Fast and Scalable Signal Inference for Active Robotic Source Seeking

TL;DR

This paper introduces a scalable factor graph model for active source seeking robots that efficiently estimates signals and accounts for obstacles, improving planning and performance in complex environments.

Contribution

The paper proposes a global and local factor graph model that scales to many measurements and represents obstacles, enhancing active source seeking capabilities.

Findings

Outperforms baseline methods in simulations

Effective in real robot experiments

Handles large measurement datasets efficiently

Abstract

In active source seeking, a robot takes repeated measurements in order to locate a signal source in a cluttered and unknown environment.

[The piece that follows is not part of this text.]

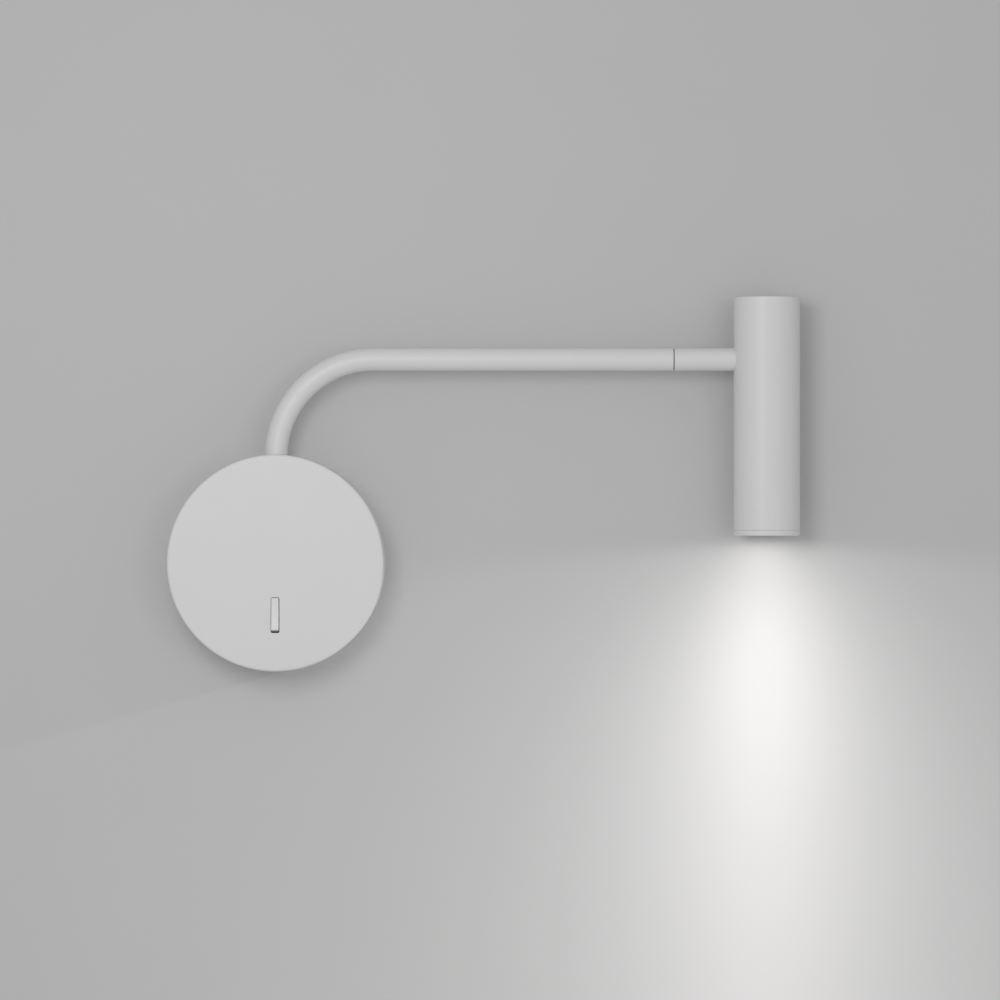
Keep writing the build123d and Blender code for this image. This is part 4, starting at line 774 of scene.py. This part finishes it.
def cover_profile():
    """The dish's section, from its front face round the rim to its inside."""
    radius, depth = BASE_RADIUS, BASE_DEPTH
    inside = radius - COVER_WALL
    floor = depth - COVER_WALL
    points = [(radius - COVER_EDGE - EDGE_MARGIN, depth)]
    points += arc((radius - COVER_EDGE, depth - COVER_EDGE), COVER_EDGE, 90, 0, 10)
    points += [(radius, depth - COVER_EDGE - EDGE_MARGIN), (radius, EDGE_MARGIN + BACK_EDGE)]
    points += arc((radius - BACK_EDGE, BACK_EDGE), BACK_EDGE, 0, -90, 4)
    points += [(inside, 0), (inside, floor - INSIDE_EDGE)]
    points += arc((inside - INSIDE_EDGE, floor - INSIDE_EDGE), INSIDE_EDGE, 0, 90, 5)
    return points


def cover_shell():
    """The dish with its bosses, the rocker's slot, the arm's hole and the holes for the side screws."""
    shell = in_scene("cover_shell", lathe(cover_profile(), OUT_OF_WALL, start=pi / AROUND))
    floor = BASE_DEPTH - COVER_WALL
    bosses = []
    for places, radius, end in BOSSES:
        boss = [(0, floor + PAST), (radius, floor + PAST), (radius, end + BOSS_EDGE)]
        boss += [(radius - BOSS_EDGE, end), (radius / 2, end)]
        boss += [(radius / 2, floor - BOSS_WEB), (0, floor - DRILL_POINT)]
        for x, y in places:
            bosses.append(lathe(boss, OUT_OF_WALL @ Matrix.Translation((x, y, 0)), 48))
    cut(shell, bosses, "UNION")
    above, below = BASE_DEPTH + SLOT_CHAMFER, BASE_DEPTH - SLOT_CHAMFER
    mouth = []
    for height, wider in ((above, 2 * SLOT_CHAMFER), (below, 0), (floor - PAST, 0)):
        width, length = SLOT_WIDTH + 2 * wider, SLOT_LENGTH + 2 * wider
        mouth.append((height, rounded_rectangle(width, length, SLOT_CORNER + wider, (0, SWITCH_Z))))
    outside = BASE_RADIUS + PAST
    arm_hole = [(0, ARM_HOLE_FROM), (ARM_HOLE, ARM_HOLE_FROM), (ARM_HOLE, outside), (0, outside)]
    cutters = [outline_prism(mouth, OUT_OF_WALL), lathe(arm_hole, UP_ARM, AROUND_TUBE)]
    side_hole = [(radius * MM, height * MM) for radius, height in SIDE_HOLE]
    for side in (-1, 1):
        place = Matrix.Translation((0, -SCREW_DEPTH, 0)) @ Matrix.Rotation(side * pi / 2, 4, "Y")
        cutters.append(lathe(side_hole, place, 64))
    cut(shell, cutters)
    stands_for(shell, "base_cover")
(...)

A key component of an active source seeking robot planner is a model that can produce estimates of the signal at unknown locations with uncertainty quantification. This model allows the robot to plan for future measurements in the environment. Traditionally, this model has been in the form of a Gaussian process, which has difficulty scaling and cannot represent obstacles. %In this work, We propose a global and local factor graph model for active source seeking, which allows the model to scale to a large number of measurements and represent unknown obstacles in the environment. We combine this model with extensions to a highly scalable planner to form a system for large-scale active source seeking. We demonstrate that our approach outperforms baseline methods in both simulated and real robot experiments.